Sedar akan kelemahan-kelemahan diri, disaat tiada lagi yang sanggup
menolong dari kesusahan selain Allah Swt. Kesedaran yang membawa kepada
manfaat dunia dan akhirat.
Bukankah hati manusia tidak pernah stabil?
Selalu berbolak – balik menurut keadaan yang dilalui.
Apabila seseorang menghadapi kebahagiaan, maka hatinya akan gembira. Dan
saat dilanda musibah, banyak orang yang berputus asa lalu berpaling
dari kebenaran.
Sebahagian orang menganggap menangis itu adalah sesuatu yang hina, ia merupakan tanda lemahnya seseorang.
Bagi seorang muslim yang mukmin, menangis merupakan sebuah kelembutan
hati dan petanda kepekaan jiwanya terhadap peristiwa yang menimpa
dirinya mahupun umatnya.
Isak tangis orang dewasa tidaklah sama dengan tangisan anak kecil.

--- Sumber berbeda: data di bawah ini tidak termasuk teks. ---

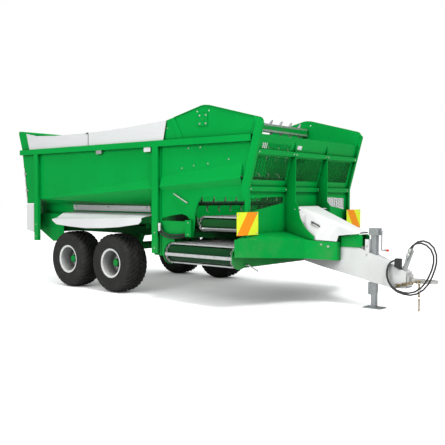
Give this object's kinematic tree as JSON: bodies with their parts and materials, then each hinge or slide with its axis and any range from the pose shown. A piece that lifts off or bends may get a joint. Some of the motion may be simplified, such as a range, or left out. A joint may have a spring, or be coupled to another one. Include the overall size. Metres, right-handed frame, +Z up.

Menangis bukanlah aib, bukan pula pintu kesengsaraan. Terkadang tangisan
dapat menghidupkan hati, menghapus kesalahan dan mendatangkan ampunan
ar-Rohman. Dan jangan dikira tertawa atau menertawakan sesuatu adalah
hal yang sepele. Apalagi yang menjadi bahan lelucon adalah syari’at
Islam yang mulia.
Dalam Islam, tertawa dan menangis ada rambu-rambu syar’inya, namun masih
banyak saudara kita belum mengetahuinya. Benarlah bahwa hal-hal yang
dianggap remeh oleh sebagian kalangan ternyata jika dikaji secara rinci
merupakan hal yang perlu diwaspadai.
Menangis itu indah, sehat, dan simbol kejujuran. Pada saat yang tepat,
menangislah sepuas-puasnya dan nikmatilah karena tidak selamanya orang
bisa menangis. Orang-orang yang suka menangis sering kali dilabeli
sebagai orang cengeng. Cengeng terhadap Sang Khalik adalah positif dan
cengeng terhadap makhluk adalah negatif.
Orang-orang yang gampang berderai air matanya ketika terharu mengingat
dan merindukan Tuhannya, air mata itu akan melicinkannya menembus surga.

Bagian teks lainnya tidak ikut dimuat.